As the sun inched higher in the sky, warming the air around me, I began to relax. My feet warmed, easing my mind that I was giogn to do some kind of irreparable dmaage to my extremities. I again found myself in a heavily-wooded national forest. Being in such a serence natural environment lightened my mood. My body and soul thawed as the chill of early morning gave way to the pleasant warmth of day. Ahh, I could finally re...
*HOOOONK* *HOOOONK *HOOOONK*
I swerved off of the road. Not again. This was the third time that a driver elected to honk and charge at me instead of using his brakes and/or giving me some space to get around. And, of course, it was the third time that it happened to me in the damned state of Montana.
I HATED THIS PLACE!
My mind rushed. There were some truly rotten people in Montana. What sort of a sick mentality justifies charging at a cyclist in a 2,000 pound vehicle and running him off of the road? Do you know how many times the cyclist is going to win that match? Zero. I die. You don't. What do these idiots have to prove? I couldn't take it anymore. I just wanted to get off these roads. I just wanted to be out of this state. I just wanted to be done.

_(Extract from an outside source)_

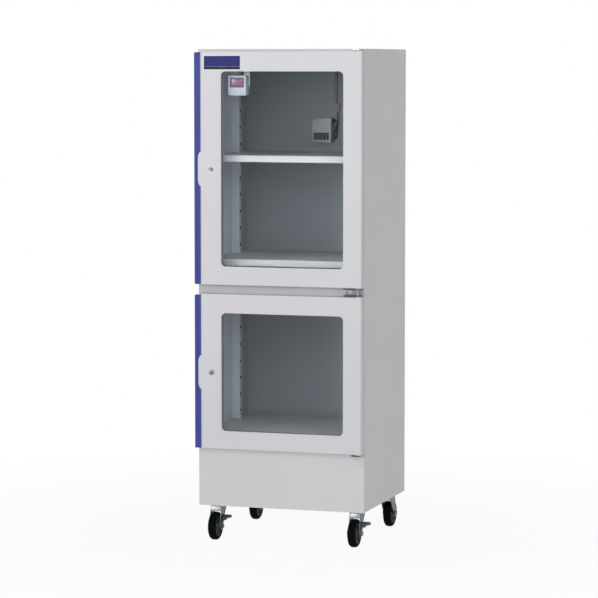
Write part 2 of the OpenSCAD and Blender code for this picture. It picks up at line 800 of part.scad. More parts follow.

I couldn't even enjoy the climb because I was so pissed off. I had to dissuade myself from picking up a stone to throw at the next jerk that ran me off the road. It had already happened three times in this state. A fourth was inevitable. I convinced myself that retaliation would not help anything, and that as a matter of fact it would probably make me less safe. I also convinced msyelf that there was something wrong with people in Montana.
Thank goodness that there is something cathartic about cycling. With each crank you're able to distance yourself from wherever you were, both physically and mentally. I resolved to stay focused and be extra cautious with these aggressive drivers, then thought nothing else of it. I had to get to the top of Chief Joseph's Pass.
And you know what? I did.
I wanted to "let me hair down" and enjoy this downhill, but I felt like I couldn't. It's funny, I mean "let my hair down," figuratively, but my hair is actually so long at this point that I could literally let it down if I chose. Anyway. I just wanted to get to Darby. I dropped into this steep 7-mile descent towards the Bitterroot Valley. I'm not going to lie. It was amazing. I couldn't help but to crack a smile. The route actually straddled the border with Idaho, leading me to a junction. Idaho to the left, Montana to the right. Man, I wanted so bad to turn left, but I had to stick to my plan. Only a few more miles before I would exit Montana. Low vehicle traffic and stunning views lightened my mood. In less than two hours I was in Darby. Whew.
Pulling into Darby I bumped into my riding partners, Marion and David. They were just mounting their saddles to head to Hamilton, perhaps 16 miles North. Somehow they had stumbled into the town's community center where Meals on Wheels was serving a home-cooked luncheon. They urged me to go in and get some food, telling me it was one of the best meals they had enjoyed in weeks. I didn't need any convincing. I was starving and wanted to get the heck off the Montana roads. I headed into the community center.
It seemed that I had beat the rush. Actually, it looked like I missed the meal. The staff was packing everything up. I approached Marianne, one of the three Meals on Wheels staff to beg for a meal. She was more than happy to serve me. While devouring this delicious, home-cooked meatloaf meal, I began conversing with the kitchen staff, Branden, Betty and Marianne. Man, these Montanas were so friendly. When they discovered that my birthday was the previous day, they told me that the meal was on the house. This was the first time I had actually interacted with real Montanans and, guess what, they were truly kind people. These three smiling people so quickly dispelled the rotten Montanan generalization that was developing in my mind. That generalization, along with any and every other generalization, was about as sturdy a house of cards.
That evening I headed to the home of Curtis, my host for the night. He too was a Montanan who was proud of his heritage in the Bitterroot Valley. This guy was right on with the other Montanans I had actually met. He was a genuine guy who was happy to share his home and life with a beat-up cyclist. Curtis prepared a great pasta dinner, then treated me to a sampling of a full selection of local mead. Oh man, I felt like I was at home. Mead is very popular in DC with the many Ethiopian restaurants in the city. I think I enjoyed the mead a little too much. In no time I was tipsy, sharing my entire life's story with this guy. Hey, I guess that's what a good host does. They make you feel at home.
So my challenging ride over Chief Joseph's Pass and down into the Bitterroot Valley set me up just to knock me down. Under duress I found myself clinging to some negative imagery of Montanans. And don't get me wrong, the several aggressive drivers that have threatened me in the state are some truly rotten people. Luckily, I was able to quickly realize that those people are just some bad apples among a pretty ripe harvest. This trip, ostensibly a physical journey, has had its greatest impacts not on my body composition but on my mental acuity.